Sayfalar

16 Haziran 2009 Salı

Nasıl da yazmıyorum o kadar zamandır, nasıl da işkence ediyorum kendime ama..Bu aralar mazohist olmam gerektiğine karar verdim. Oysa ki ben nasıl da severdim yazmayı, paylaşmayı. Tabii en çok da dinlenmeyi. Haliyle blog yazınca istemeyen okumuyor, okuyanlar kendi özgür iradeleriyle benim fikirlerime maruz kalıyorlar.
Geldiğimden beri çok sıkı bir çalışma temposunun içine girdim. Aslında malzeme orada. Benim gibi hem zevki, hem işi gezmek olunca kişinin olmadık durumlarla hemen hergün karşılaşıyorum. O an aklımda tutup aman yazayım unutmadan diyorum ama hemen ertesi gün bambaşka birşey çıkınca uçup gidiyor aklımdan. Telefona ses olarak kaydedeyim dedim ama o da işe yaramadı. Bilmem nasıl olacak bu iş?
Benim son zamanlarda nasıl olduğumu merak edenlere..Hayat süper görünüşte..İş var, aşk var, sağlık var. Evin borcu bitti, bu sene her hafta bir-iki gün İstanbul'da olduğum için iyi bir havuza sezonluk üye bile oldum. Korkmayın, sırtçantalı ruhumu kaybetmedim, gerçekten iyi bir fiyattı ve artık insanın kendini arada şımartması gerektiğini düşünüyorum. Hele de benim kadar yıpratıcı bir işi varsa. Emin olun, tur boyunca kaldığımız o güzel otellerde havuz falan vakit kalmıyor, kalsa bile onu yatıp kitap okuyarak geçirmeyi tercih ediyorum..

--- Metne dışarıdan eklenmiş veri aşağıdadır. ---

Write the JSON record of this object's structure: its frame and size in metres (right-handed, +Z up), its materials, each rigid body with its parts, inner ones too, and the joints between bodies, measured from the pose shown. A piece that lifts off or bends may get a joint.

Gezmeyi hiçbir şekilde boşlamış değilim. Sorun bir sürü hayalimin olması ve hayatımın hepsine yetip yetmeyeceğini bilememem. Bir gün bakıyorum oturmuş Afrika'da ya da Orta Amerika'dan Amazon'a rota çiziyorum, ertesi gün, hatta birkaç saat sonra ufak bir yelkenli alma planları yapıyorum. Tek başıma okyanus geçme planlarıyla..Neden olmasın? İlk uzun gezimi yaptığımda da herkes deli demişti, sağ döneceğimdense kaç kişi emindi bilemiyorum. O zaman da, sonra da kaç kez dediğim gibi, herşey hayal kurmakla başlıyor.
Bu arada sağolsunlar kitaplar da beni dürtükleyip duruyor..Küçüklüğümden beri zaten sıkı bir okuyucuyum ama son zamanlarda sayın sigara düşmanı profesörümüz dışında her çıkan gezi kitabını alıp okumaya başlamışım. Bazıları çok güzel, bazılarıysa felaket saçmalamış. Yine de insana ilham veriyorlar. Yine de kimse kusura bakmasın ama ben bir haftada Nepal, bir ayda Güney Amerika hikayelerine inanmıyorum. Gitmek yerine oturup okusalar oralar hakkında daha fazla şey öğrenirler. Gitmeye birşey demiyorum ama kitap yazma cüretini gösterenlere de acayip kızıyorum..Yalan yanlış ne duyup, rehber kitaptan ne okuduysan yaz: al sana kitap. Emeğiyle yazanlara ayıp ediyorlar..Ama son zamanlarda yanımda gezdirip, gülerek, ağlayarak okuduğum kitaplar da var. İçten, hesapsız, ünlü gezgin olma sevdasıyla yazılmamış..Çok güzeller..Yazacağım sayfaya, tek tek, iyi ya da kötü..
Şimdi biraz tekne fiyatlarına bakacağım. Belki tekne alabilirsem bu kış bir yere gidemem..Vermesi çok ama çok zor bir karar!!